Pada pertengahan 2003, Ridwan mendapat tawaran menjadi pelatih nasional olimpiade matematika. Tawaran tersebut datang dari guru SMA-nya. Pekerjaan tersebut mampu membantu biaya operasional KPM. Bahkan, sejak itu Ridwan bisa meng-hire guru untuk membantunya di KPM. Namun, tidak mudah mencari tenaga pengajar yang rela dibayar seikhlasnya. Akibatnya, tidak sedikit guru yang kabur, usai mengikuti training dari Ridwan.
’’Saya pernah melatih 30 calon guru KPM. Ketika saya tanya apa mereka mau dibayar seikhlasnya, sebagian besar kabur. Hanya satu dua yang bertahan dan biasanya mereka mahasiswa yang butuh tambahan biaya kuliah,” tutur dia.
Kendala itu juga tidak memudarkan semangat Ridwan. Sedikit demi sedikit upaya Ridwan membuahkan hasil. Jumlah muridnya terus bertambah. Bahkan, dia harus merelakan rumahnya untuk dijadikan tempat kursus.
“Jadi saya dan keluarga yang pindah ke rumah kontrakan, sementara kantor KPM pakai rumah saya. Bahkan kalau kontrakannya habis, saya dan keluarga harus pindah lagi. Tapi, Alhamdulillah, istri saya sama sekali tidak keberatan,”urai penerima penghargaan Satya Lencana Wira Karya dari Presiden Susilo Bambang Yudhoyono (SBY) pada tahun 2007 itu.

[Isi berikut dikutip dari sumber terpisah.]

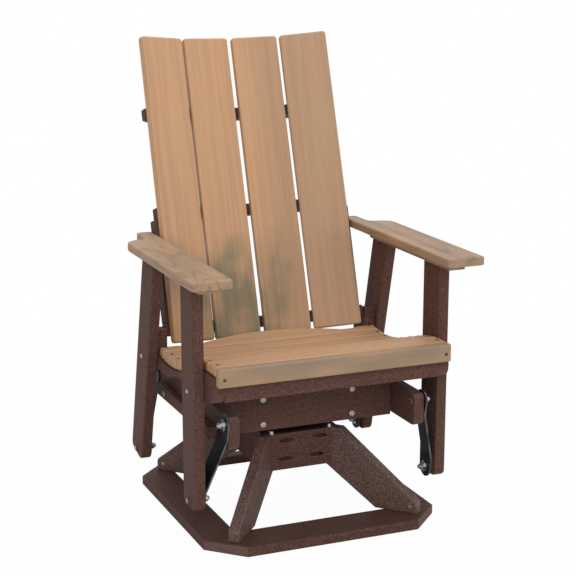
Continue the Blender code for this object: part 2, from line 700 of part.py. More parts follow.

Tidak hanya itu, sebagai pelatih nasional olimpiade, Ridwan beberapa kali berhasil membuat siswa-siswanya meraih kemenangan di olimpiade matematika tingkat nasional dan internasional. Bahkan, tidak sedikit orang tua yang lantas menanyakan metode pembelajaran matematika yang diajarkan Ridwan para siswanya. “Banyak yang bilang, kok anak saya pulang-pulang dari sini, jadi pinter matematikanya,”ujarnya.
Ridwan menjelaskan, memang ada metode khusus yang digunakannya. Dia menyebutnya metode Matematika Nalariah Realistik. Sesuai namanya, metode pembelajaran tersebut menggunakan penalaran dalam memahami matematika. “Jadi menggunakan matematika untuk memecahkan masalah dalam kehidupan sehari-hari,”kata dia.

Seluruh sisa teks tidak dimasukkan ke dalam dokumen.